> _Directions_:
Set the following entries down again exactly, line by line.

Lines of data:
□ □ □ □
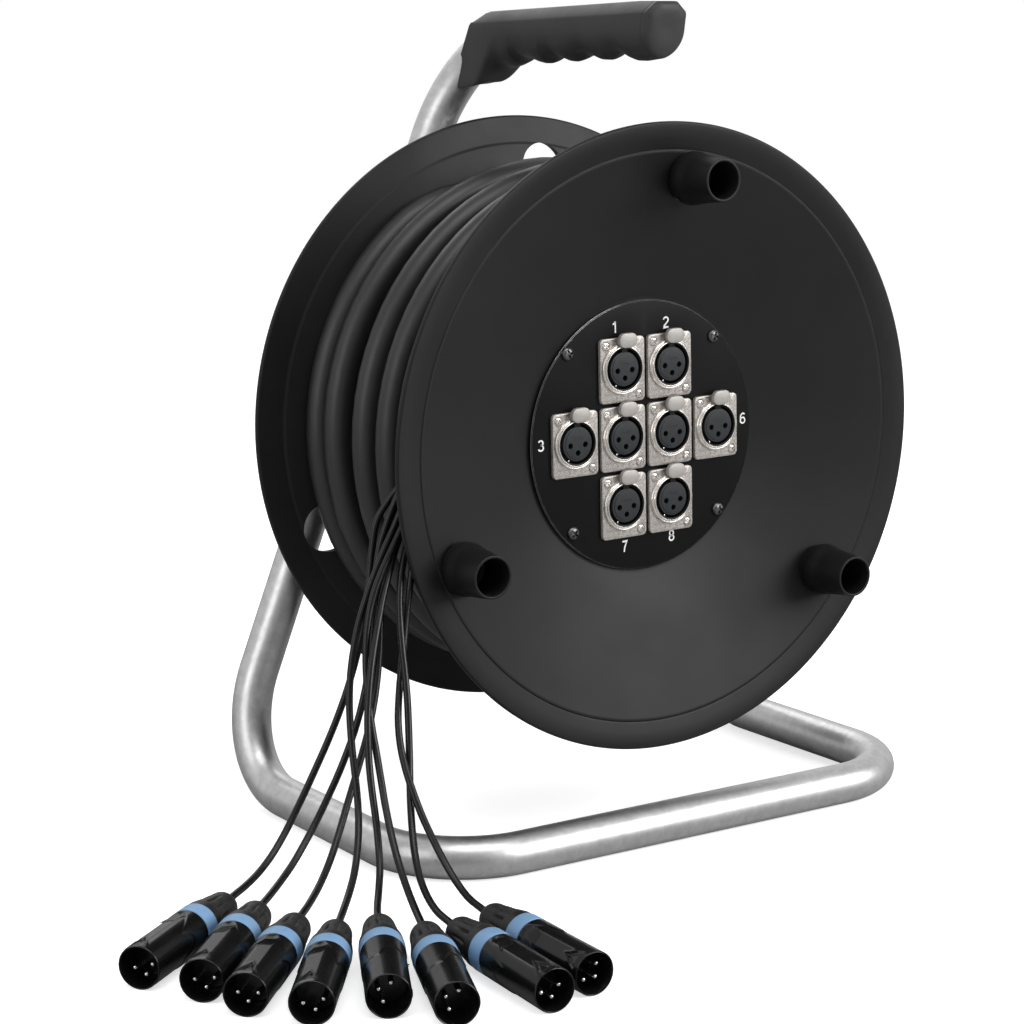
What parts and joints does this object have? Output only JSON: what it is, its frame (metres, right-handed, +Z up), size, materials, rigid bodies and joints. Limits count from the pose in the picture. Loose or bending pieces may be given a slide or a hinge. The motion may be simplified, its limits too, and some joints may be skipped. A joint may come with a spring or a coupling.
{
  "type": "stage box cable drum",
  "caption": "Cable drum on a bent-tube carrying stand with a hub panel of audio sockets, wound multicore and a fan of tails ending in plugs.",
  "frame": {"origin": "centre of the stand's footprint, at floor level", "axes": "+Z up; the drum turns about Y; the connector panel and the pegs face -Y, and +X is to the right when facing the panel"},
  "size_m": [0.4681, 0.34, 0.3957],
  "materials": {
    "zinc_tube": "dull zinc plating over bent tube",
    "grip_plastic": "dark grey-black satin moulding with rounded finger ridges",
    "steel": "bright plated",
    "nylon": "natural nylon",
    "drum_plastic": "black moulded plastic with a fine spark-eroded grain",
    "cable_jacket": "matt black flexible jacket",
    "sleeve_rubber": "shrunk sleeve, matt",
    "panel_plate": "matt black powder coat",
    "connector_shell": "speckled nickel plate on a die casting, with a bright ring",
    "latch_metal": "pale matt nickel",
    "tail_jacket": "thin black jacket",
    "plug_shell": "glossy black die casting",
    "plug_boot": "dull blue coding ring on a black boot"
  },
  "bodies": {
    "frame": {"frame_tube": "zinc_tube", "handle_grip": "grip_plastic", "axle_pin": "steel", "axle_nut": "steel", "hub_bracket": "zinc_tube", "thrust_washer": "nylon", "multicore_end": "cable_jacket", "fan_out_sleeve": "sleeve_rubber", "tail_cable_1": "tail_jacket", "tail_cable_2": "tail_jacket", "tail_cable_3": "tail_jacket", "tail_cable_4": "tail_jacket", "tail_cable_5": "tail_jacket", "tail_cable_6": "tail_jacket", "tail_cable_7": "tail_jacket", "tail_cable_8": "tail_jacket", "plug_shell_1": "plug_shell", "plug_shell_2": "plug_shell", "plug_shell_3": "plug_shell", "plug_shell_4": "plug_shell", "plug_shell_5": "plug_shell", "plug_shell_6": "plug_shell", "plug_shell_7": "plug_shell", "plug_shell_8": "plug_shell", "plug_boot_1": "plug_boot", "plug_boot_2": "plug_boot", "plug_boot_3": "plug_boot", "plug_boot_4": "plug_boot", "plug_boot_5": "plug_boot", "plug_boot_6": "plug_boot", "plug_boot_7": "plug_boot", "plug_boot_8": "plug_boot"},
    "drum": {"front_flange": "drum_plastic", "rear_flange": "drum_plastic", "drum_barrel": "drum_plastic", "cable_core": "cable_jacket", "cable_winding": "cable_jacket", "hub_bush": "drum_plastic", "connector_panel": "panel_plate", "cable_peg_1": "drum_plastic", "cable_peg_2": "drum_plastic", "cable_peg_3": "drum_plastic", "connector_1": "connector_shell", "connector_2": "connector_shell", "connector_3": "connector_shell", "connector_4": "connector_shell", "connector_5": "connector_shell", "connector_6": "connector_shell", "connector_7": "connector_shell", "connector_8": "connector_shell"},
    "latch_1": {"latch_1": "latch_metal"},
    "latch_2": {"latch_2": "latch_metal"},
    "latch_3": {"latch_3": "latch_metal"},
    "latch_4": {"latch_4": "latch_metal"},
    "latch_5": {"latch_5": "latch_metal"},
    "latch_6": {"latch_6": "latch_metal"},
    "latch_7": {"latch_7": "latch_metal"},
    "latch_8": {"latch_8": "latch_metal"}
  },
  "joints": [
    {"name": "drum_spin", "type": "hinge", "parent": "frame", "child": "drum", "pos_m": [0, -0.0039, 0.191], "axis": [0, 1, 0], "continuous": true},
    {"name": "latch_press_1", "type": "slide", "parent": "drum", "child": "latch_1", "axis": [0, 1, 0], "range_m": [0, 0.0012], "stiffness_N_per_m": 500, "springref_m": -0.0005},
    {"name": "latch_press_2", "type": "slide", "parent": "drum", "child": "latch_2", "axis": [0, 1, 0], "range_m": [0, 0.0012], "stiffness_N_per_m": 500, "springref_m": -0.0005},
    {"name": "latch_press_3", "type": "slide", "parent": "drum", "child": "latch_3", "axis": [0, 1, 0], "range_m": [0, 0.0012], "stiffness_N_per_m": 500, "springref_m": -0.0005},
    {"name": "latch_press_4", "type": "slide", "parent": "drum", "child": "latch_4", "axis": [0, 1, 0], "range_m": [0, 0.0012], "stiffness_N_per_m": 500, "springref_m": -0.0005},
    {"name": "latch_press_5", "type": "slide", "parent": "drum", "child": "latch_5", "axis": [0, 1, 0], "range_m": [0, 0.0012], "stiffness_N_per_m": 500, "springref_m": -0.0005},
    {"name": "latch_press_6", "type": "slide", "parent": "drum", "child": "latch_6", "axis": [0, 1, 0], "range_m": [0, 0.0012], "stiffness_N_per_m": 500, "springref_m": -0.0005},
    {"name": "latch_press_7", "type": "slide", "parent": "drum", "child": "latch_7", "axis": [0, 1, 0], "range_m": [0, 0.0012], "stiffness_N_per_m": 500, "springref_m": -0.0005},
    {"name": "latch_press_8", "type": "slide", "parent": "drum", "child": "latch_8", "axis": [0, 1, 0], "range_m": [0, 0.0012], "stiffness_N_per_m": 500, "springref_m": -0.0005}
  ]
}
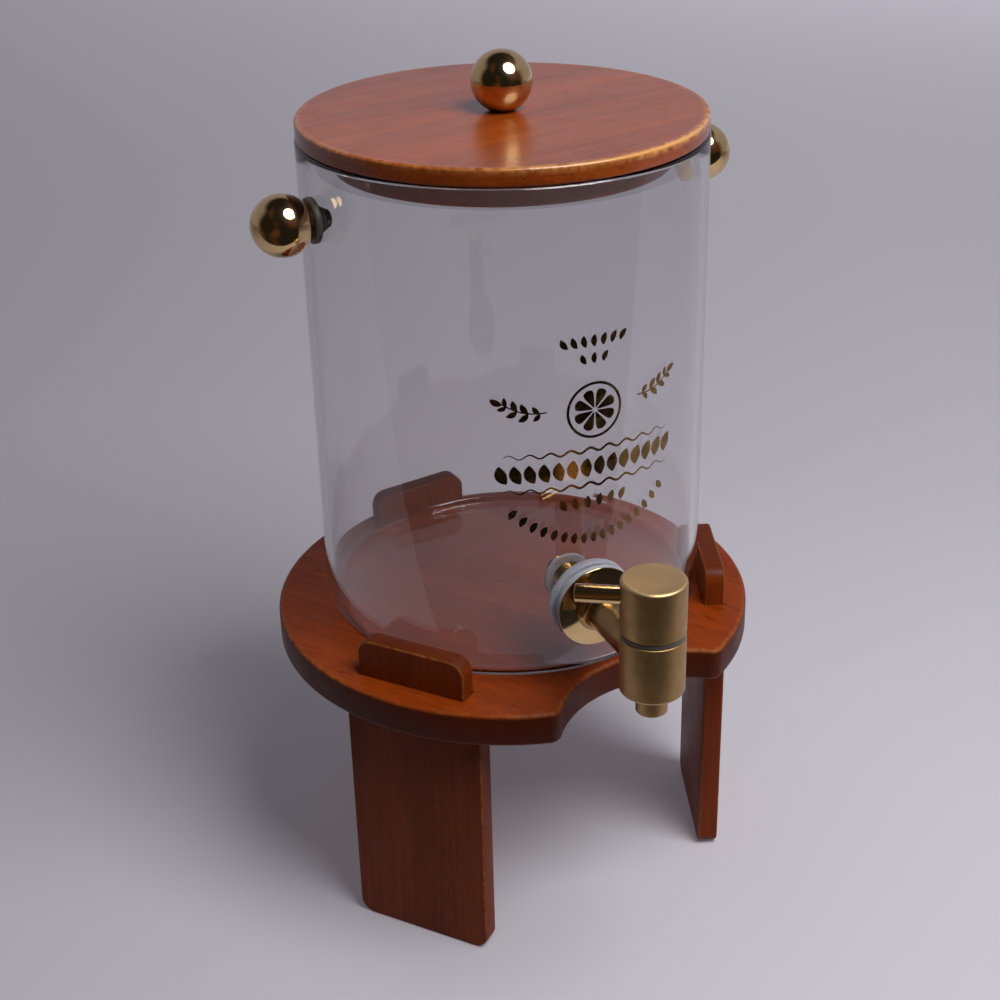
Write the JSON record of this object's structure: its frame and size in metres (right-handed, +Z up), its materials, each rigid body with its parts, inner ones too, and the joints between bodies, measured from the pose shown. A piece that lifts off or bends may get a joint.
□ □ □ □
> _Task solution_:
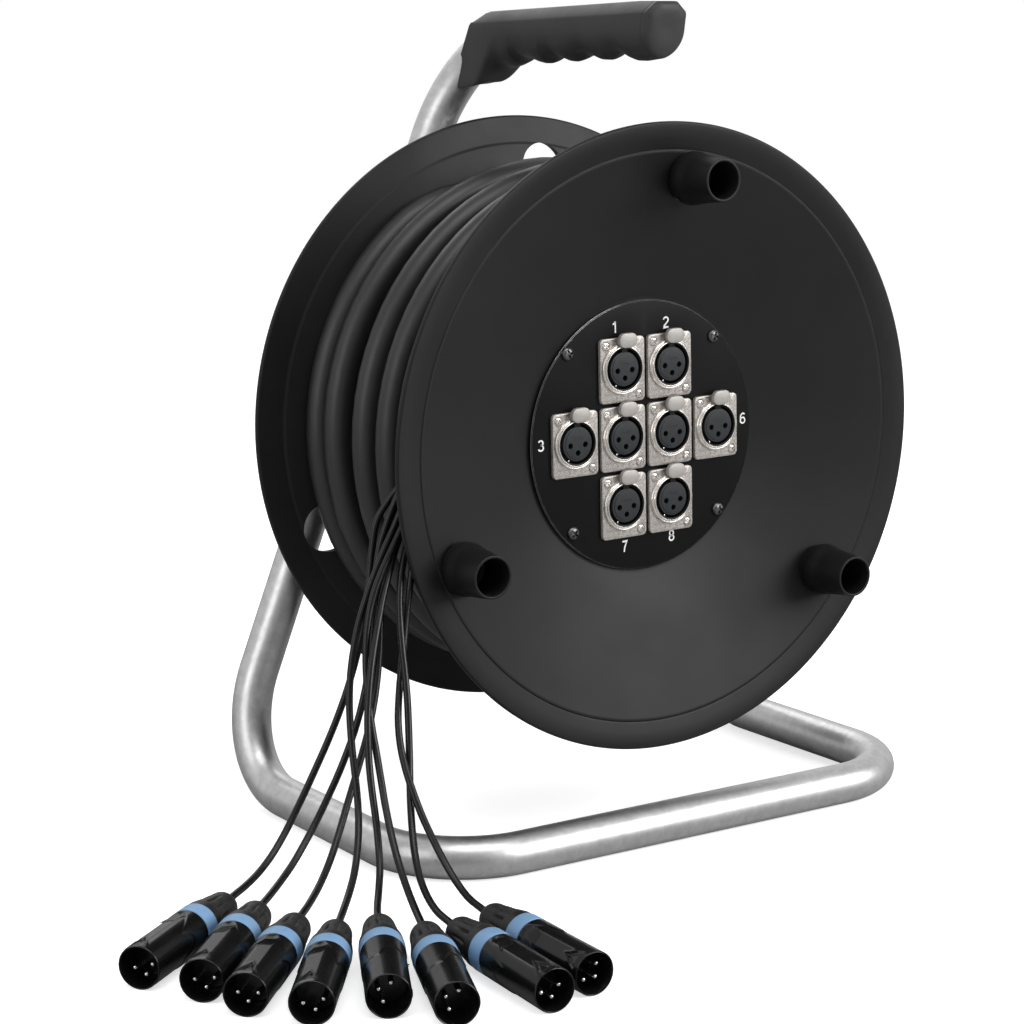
What parts and joints does this object have? Output only JSON: what it is, its frame (metres, right-handed, +Z up), size, materials, rigid bodies and joints. Limits count from the pose in the picture. Loose or bending pieces may be given a slide or a hinge. The motion may be simplified, its limits too, and some joints may be skipped. A joint may come with a spring or a coupling.
{
  "type": "stage box cable drum",
  "caption": "Cable drum on a bent-tube carrying stand with a hub panel of audio sockets, wound multicore and a fan of tails ending in plugs.",
  "frame": {"origin": "centre of the stand's footprint, at floor level", "axes": "+Z up; the drum turns about Y; the connector panel and the pegs face -Y, and +X is to the right when facing the panel"},
  "size_m": [0.4681, 0.34, 0.3957],
  "materials": {
    "zinc_tube": "dull zinc plating over bent tube",
    "grip_plastic": "dark grey-black satin moulding with rounded finger ridges",
    "steel": "bright plated",
    "nylon": "natural nylon",
    "drum_plastic": "black moulded plastic with a fine spark-eroded grain",
    "cable_jacket": "matt black flexible jacket",
    "sleeve_rubber": "shrunk sleeve, matt",
    "panel_plate": "matt black powder coat",
    "connector_shell": "speckled nickel plate on a die casting, with a bright ring",
    "latch_metal": "pale matt nickel",
    "tail_jacket": "thin black jacket",
    "plug_shell": "glossy black die casting",
    "plug_boot": "dull blue coding ring on a black boot"
  },
  "bodies": {
    "frame": {"frame_tube": "zinc_tube", "handle_grip": "grip_plastic", "axle_pin": "steel", "axle_nut": "steel", "hub_bracket": "zinc_tube", "thrust_washer": "nylon", "multicore_end": "cable_jacket", "fan_out_sleeve": "sleeve_rubber", "tail_cable_1": "tail_jacket", "tail_cable_2": "tail_jacket", "tail_cable_3": "tail_jacket", "tail_cable_4": "tail_jacket", "tail_cable_5": "tail_jacket", "tail_cable_6": "tail_jacket", "tail_cable_7": "tail_jacket", "tail_cable_8": "tail_jacket", "plug_shell_1": "plug_shell", "plug_shell_2": "plug_shell", "plug_shell_3": "plug_shell", "plug_shell_4": "plug_shell", "plug_shell_5": "plug_shell", "plug_shell_6": "plug_shell", "plug_shell_7": "plug_shell", "plug_shell_8": "plug_shell", "plug_boot_1": "plug_boot", "plug_boot_2": "plug_boot", "plug_boot_3": "plug_boot", "plug_boot_4": "plug_boot", "plug_boot_5": "plug_boot", "plug_boot_6": "plug_boot", "plug_boot_7": "plug_boot", "plug_boot_8": "plug_boot"},
    "drum": {"front_flange": "drum_plastic", "rear_flange": "drum_plastic", "drum_barrel": "drum_plastic", "cable_core": "cable_jacket", "cable_winding": "cable_jacket", "hub_bush": "drum_plastic", "connector_panel": "panel_plate", "cable_peg_1": "drum_plastic", "cable_peg_2": "drum_plastic", "cable_peg_3": "drum_plastic", "connector_1": "connector_shell", "connector_2": "connector_shell", "connector_3": "connector_shell", "connector_4": "connector_shell", "connector_5": "connector_shell", "connector_6": "connector_shell", "connector_7": "connector_shell", "connector_8": "connector_shell"},
    "latch_1": {"latch_1": "latch_metal"},
    "latch_2": {"latch_2": "latch_metal"},
    "latch_3": {"latch_3": "latch_metal"},
    "latch_4": {"latch_4": "latch_metal"},
    "latch_5": {"latch_5": "latch_metal"},
    "latch_6": {"latch_6": "latch_metal"},
    "latch_7": {"latch_7": "latch_metal"},
    "latch_8": {"latch_8": "latch_metal"}
  },
  "joints": [
    {"name": "drum_spin", "type": "hinge", "parent": "frame", "child": "drum", "pos_m": [0, -0.0039, 0.191], "axis": [0, 1, 0], "continuous": true},
    {"name": "latch_press_1", "type": "slide", "parent": "drum", "child": "latch_1", "axis": [0, 1, 0], "range_m": [0, 0.0012], "stiffness_N_per_m": 500, "springref_m": -0.0005},
    {"name": "latch_press_2", "type": "slide", "parent": "drum", "child": "latch_2", "axis": [0, 1, 0], "range_m": [0, 0.0012], "stiffness_N_per_m": 500, "springref_m": -0.0005},
    {"name": "latch_press_3", "type": "slide", "parent": "drum", "child": "latch_3", "axis": [0, 1, 0], "range_m": [0, 0.0012], "stiffness_N_per_m": 500, "springref_m": -0.0005},
    {"name": "latch_press_4", "type": "slide", "parent": "drum", "child": "latch_4", "axis": [0, 1, 0], "range_m": [0, 0.0012], "stiffness_N_per_m": 500, "springref_m": -0.0005},
    {"name": "latch_press_5", "type": "slide", "parent": "drum", "child": "latch_5", "axis": [0, 1, 0], "range_m": [0, 0.0012], "stiffness_N_per_m": 500, "springref_m": -0.0005},
    {"name": "latch_press_6", "type": "slide", "parent": "drum", "child": "latch_6", "axis": [0, 1, 0], "range_m": [0, 0.0012], "stiffness_N_per_m": 500, "springref_m": -0.0005},
    {"name": "latch_press_7", "type": "slide", "parent": "drum", "child": "latch_7", "axis": [0, 1, 0], "range_m": [0, 0.0012], "stiffness_N_per_m": 500, "springref_m": -0.0005},
    {"name": "latch_press_8", "type": "slide", "parent": "drum", "child": "latch_8", "axis": [0, 1, 0], "range_m": [0, 0.0012], "stiffness_N_per_m": 500, "springref_m": -0.0005}
  ]
}
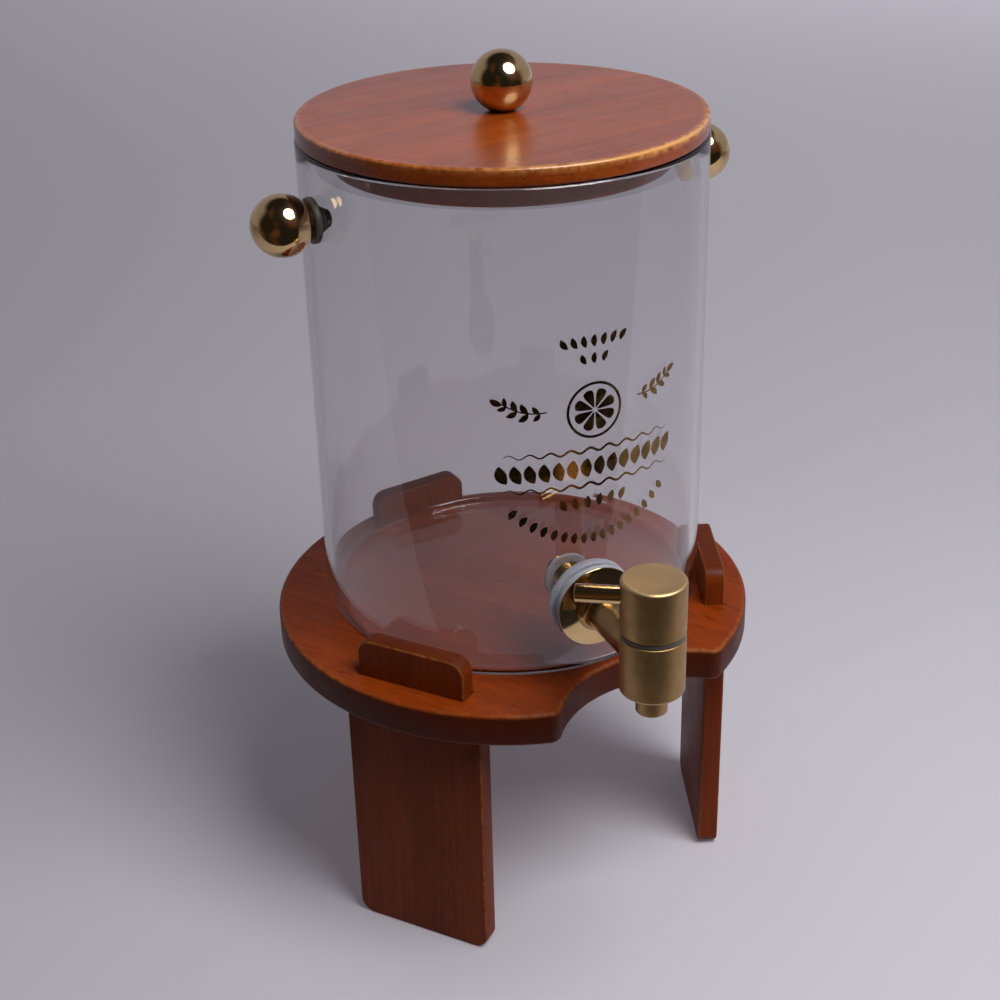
Write the JSON record of this object's structure: its frame and size in metres (right-handed, +Z up), its materials, each rigid body with its parts, inner ones too, and the joints between bodies, measured from the pose shown. A piece that lifts off or bends may get a joint.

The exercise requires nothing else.